-- start of THE DATA --

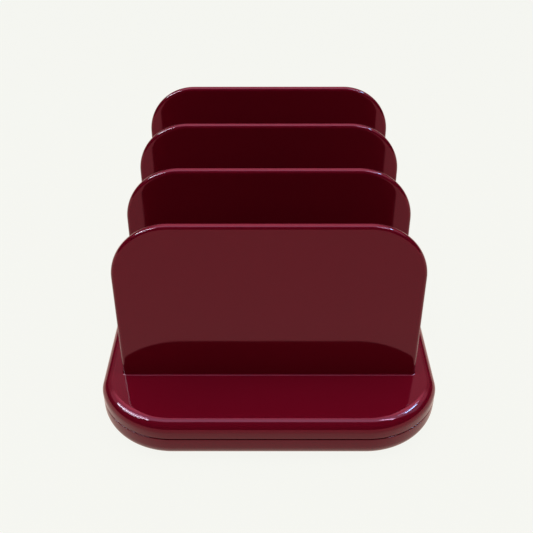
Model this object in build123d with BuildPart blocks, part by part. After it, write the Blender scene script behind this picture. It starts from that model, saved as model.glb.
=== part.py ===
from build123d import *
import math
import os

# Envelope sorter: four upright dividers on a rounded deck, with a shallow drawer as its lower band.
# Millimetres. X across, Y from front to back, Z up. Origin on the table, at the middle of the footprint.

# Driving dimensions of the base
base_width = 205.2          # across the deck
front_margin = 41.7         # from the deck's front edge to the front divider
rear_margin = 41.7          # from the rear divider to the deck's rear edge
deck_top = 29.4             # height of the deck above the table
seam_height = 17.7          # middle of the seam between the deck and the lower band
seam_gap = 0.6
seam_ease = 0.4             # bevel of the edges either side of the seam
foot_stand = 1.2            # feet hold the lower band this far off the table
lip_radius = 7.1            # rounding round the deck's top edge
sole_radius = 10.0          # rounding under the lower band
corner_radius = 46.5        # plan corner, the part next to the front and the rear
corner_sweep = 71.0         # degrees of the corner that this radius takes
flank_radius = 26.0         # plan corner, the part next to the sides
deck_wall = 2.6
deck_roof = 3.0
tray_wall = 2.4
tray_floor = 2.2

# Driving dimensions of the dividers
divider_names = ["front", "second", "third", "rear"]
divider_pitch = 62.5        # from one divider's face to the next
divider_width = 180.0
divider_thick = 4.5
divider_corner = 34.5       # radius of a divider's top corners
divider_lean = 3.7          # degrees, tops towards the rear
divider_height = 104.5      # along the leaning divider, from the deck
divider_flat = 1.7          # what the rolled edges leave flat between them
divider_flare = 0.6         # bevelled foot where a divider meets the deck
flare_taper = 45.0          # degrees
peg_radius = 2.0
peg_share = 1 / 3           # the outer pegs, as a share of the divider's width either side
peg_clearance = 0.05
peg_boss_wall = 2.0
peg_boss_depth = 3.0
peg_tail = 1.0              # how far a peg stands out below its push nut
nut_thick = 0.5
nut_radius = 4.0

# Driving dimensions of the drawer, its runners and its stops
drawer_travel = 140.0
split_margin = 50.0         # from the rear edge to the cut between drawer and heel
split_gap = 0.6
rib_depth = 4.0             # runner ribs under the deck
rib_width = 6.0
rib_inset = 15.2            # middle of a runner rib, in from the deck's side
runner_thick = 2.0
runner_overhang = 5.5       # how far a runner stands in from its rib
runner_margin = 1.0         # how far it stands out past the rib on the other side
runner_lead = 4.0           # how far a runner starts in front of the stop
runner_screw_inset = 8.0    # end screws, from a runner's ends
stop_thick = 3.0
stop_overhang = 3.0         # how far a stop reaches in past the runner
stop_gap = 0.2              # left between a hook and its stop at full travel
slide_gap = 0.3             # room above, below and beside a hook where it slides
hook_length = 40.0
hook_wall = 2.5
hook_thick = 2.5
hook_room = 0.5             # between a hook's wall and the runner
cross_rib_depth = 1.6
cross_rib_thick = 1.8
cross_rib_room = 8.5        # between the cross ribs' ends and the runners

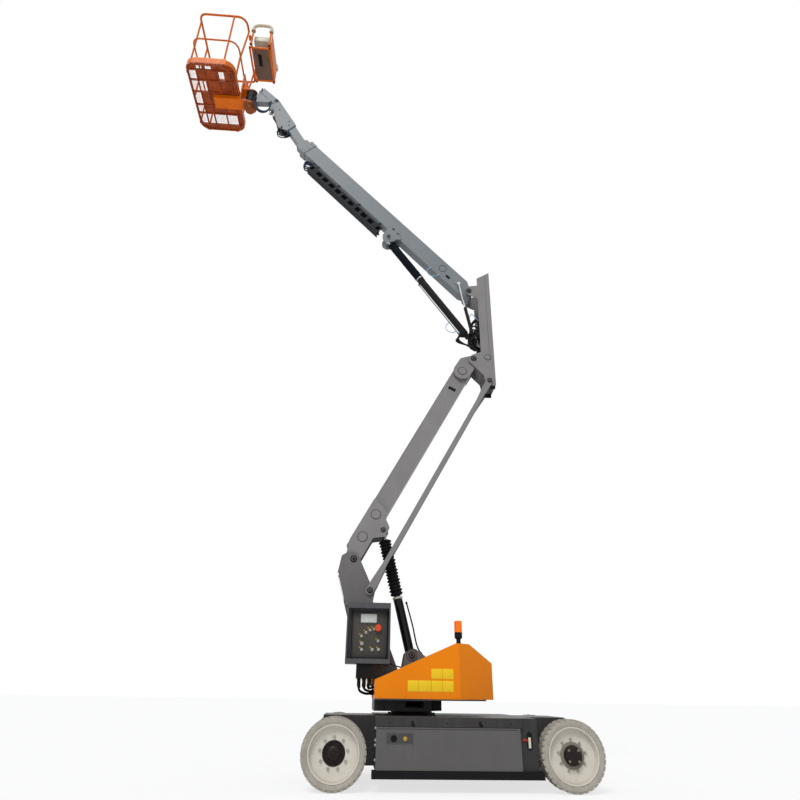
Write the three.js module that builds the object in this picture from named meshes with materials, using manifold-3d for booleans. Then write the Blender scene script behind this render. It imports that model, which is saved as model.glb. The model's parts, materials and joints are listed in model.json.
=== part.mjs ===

-- end of THE DATA --

**SET PROBLEM**:
Beginning at the top of the data, please return every line until and including the line containing "tray_floor = 2.2", copied exactly, and nothing past it.

**TASK SOLUTION**:
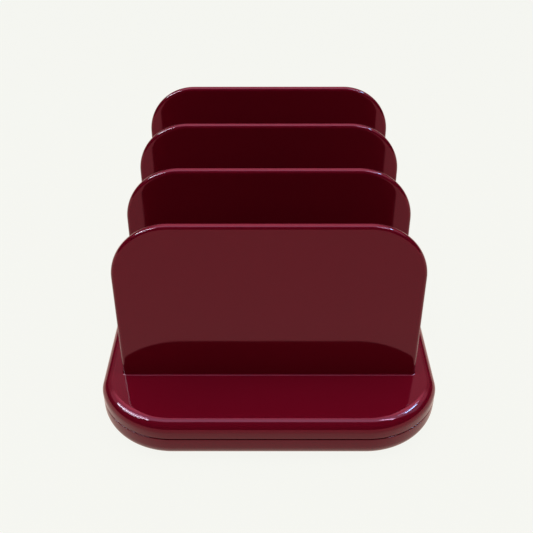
Model this object in build123d with BuildPart blocks, part by part. After it, write the Blender scene script behind this picture. It starts from that model, saved as model.glb.
=== part.py ===
from build123d import *
import math
import os

# Envelope sorter: four upright dividers on a rounded deck, with a shallow drawer as its lower band.
# Millimetres. X across, Y from front to back, Z up. Origin on the table, at the middle of the footprint.

# Driving dimensions of the base
base_width = 205.2          # across the deck
front_margin = 41.7         # from the deck's front edge to the front divider
rear_margin = 41.7          # from the rear divider to the deck's rear edge
deck_top = 29.4             # height of the deck above the table
seam_height = 17.7          # middle of the seam between the deck and the lower band
seam_gap = 0.6
seam_ease = 0.4             # bevel of the edges either side of the seam
foot_stand = 1.2            # feet hold the lower band this far off the table
lip_radius = 7.1            # rounding round the deck's top edge
sole_radius = 10.0          # rounding under the lower band
corner_radius = 46.5        # plan corner, the part next to the front and the rear
corner_sweep = 71.0         # degrees of the corner that this radius takes
flank_radius = 26.0         # plan corner, the part next to the sides
deck_wall = 2.6
deck_roof = 3.0
tray_wall = 2.4
tray_floor = 2.2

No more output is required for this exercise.